Uma política de Estado
Apesar
da indignação que se espalha com considerável alcance pelo país ante
uma clara possibilidade de genocídio, não se pode vender ilusões de que a
atual mobilização pelos direitos indígenas (reconhecidos pelo Brasil em
sua Constituição e também por convenções da Organização Internacional
do Trabalho) carregue consigo grandes chances de êxito, ao menos no
curto prazo.
“Ao
contrário do que diz o governador, não queremos o MS todo pra gente.
Mas com 3539 hectares habitados por 16.000 famílias não há espaço pra
mais nada, não tem onde plantar mais alguma coisa. As áreas que um dia
foram demarcadas pelo antigo SPI (Serviço de Proteção ao Índio) já estão
todas lotadas. A FUNAI demarcou mais 12, todas já lotadas. E ainda por
cima cercadas pelo agronegócio”, explica Ládio.
Dessa
forma, depreende-se que não é sem alguma “racionalidade” que os
fazendeiros intensificaram sua ofensiva antiindígena nos anos
Lula/Dilma. Noves fora a milonga governista, as medidas práticas saídas
de Brasília vão no claro sentido de incentivar os monocultivos e a total
e desbragada exploração capitalista dos bens naturais.
A
recente destruição via parlamentar do Código Florestal apenas escancara
o caminho tomado pelo governo autointitulado “democrático-popular”. Com
isso, não se pode colocar somente na conta de políticos, magistrados e
fazendeiros locais a atual barbárie, representada por diversos cercos a
aldeias indígenas em todo o estado, o que denota uma coordenada
estratégia política, certamente bem calculada e amparada nos bastidores
da República.
“Não
tem mais Cerrado, Caatinga, mata alta... Estão acabando com tudo. Não
temos mais as plantas medicinais que existiam aqui, por exemplo, pois
pra onde se olha é um mar de cana. Eles derrubam tudo mesmo, cada
árvore, dizendo que é por causa do veneno jogado por avião nos
monocultivos. E aí não tem limites de intoxicação... A água da aldeia
Takuara era cristalina; hoje está amarelada, pela poluição, agrotóxicos.

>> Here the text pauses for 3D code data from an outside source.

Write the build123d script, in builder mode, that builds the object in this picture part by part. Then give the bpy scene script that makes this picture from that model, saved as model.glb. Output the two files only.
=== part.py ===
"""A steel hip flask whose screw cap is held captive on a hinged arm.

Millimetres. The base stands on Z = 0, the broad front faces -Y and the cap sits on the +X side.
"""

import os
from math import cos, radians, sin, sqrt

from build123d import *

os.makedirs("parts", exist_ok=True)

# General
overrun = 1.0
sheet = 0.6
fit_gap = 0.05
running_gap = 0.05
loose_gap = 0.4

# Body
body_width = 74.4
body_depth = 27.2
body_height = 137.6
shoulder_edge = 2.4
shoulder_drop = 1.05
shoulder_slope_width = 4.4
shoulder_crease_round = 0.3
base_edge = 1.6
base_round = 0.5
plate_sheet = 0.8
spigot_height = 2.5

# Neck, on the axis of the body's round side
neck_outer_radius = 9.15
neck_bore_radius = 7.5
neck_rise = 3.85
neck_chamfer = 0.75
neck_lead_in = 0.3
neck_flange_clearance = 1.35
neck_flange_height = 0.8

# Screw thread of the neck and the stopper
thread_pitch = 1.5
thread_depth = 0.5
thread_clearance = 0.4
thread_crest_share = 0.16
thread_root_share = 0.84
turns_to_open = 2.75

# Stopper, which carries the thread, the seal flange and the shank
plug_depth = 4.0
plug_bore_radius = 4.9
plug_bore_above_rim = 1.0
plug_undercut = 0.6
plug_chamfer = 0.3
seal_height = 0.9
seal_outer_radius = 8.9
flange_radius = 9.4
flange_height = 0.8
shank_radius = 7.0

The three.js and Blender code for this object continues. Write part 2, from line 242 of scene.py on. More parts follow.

Não tem mais peixe, não dá pra caçar, os rios estão secando”, enumera
Ládio.
Enquanto
isso, os guarani seguem em seu clamor por socorro e solidariedade,
pois, ao contrário do homem branco explorado, não aceita ou deseja
compreender a retirada do habitat natural em favor de um
“desenvolvimento” que jamais debateram. Milênios antes dessa cunha, já
tocavam suas vidas em harmonia com a natureza com a clareza de que tais
terras são seu sustento, sendo obrigatória sua permanente preservação,
através de todas as gerações.
“Esse
Código Florestal que fizeram aí já está acabando com tudo. O cheiro da
cana é insuportável. Mesmo ficando a alguns quilômetros da cidade,
quando o vento bate nessa direção todos podem sentir, a garganta seca,
pessoas passam mal... E o Lula teve a coragem de inaugurar usina em cima
de terra indígena, no caso a Usina Nova América. Esse governo só olha o
dinheiro, o lucro, esquece que existem povos e nações ali”.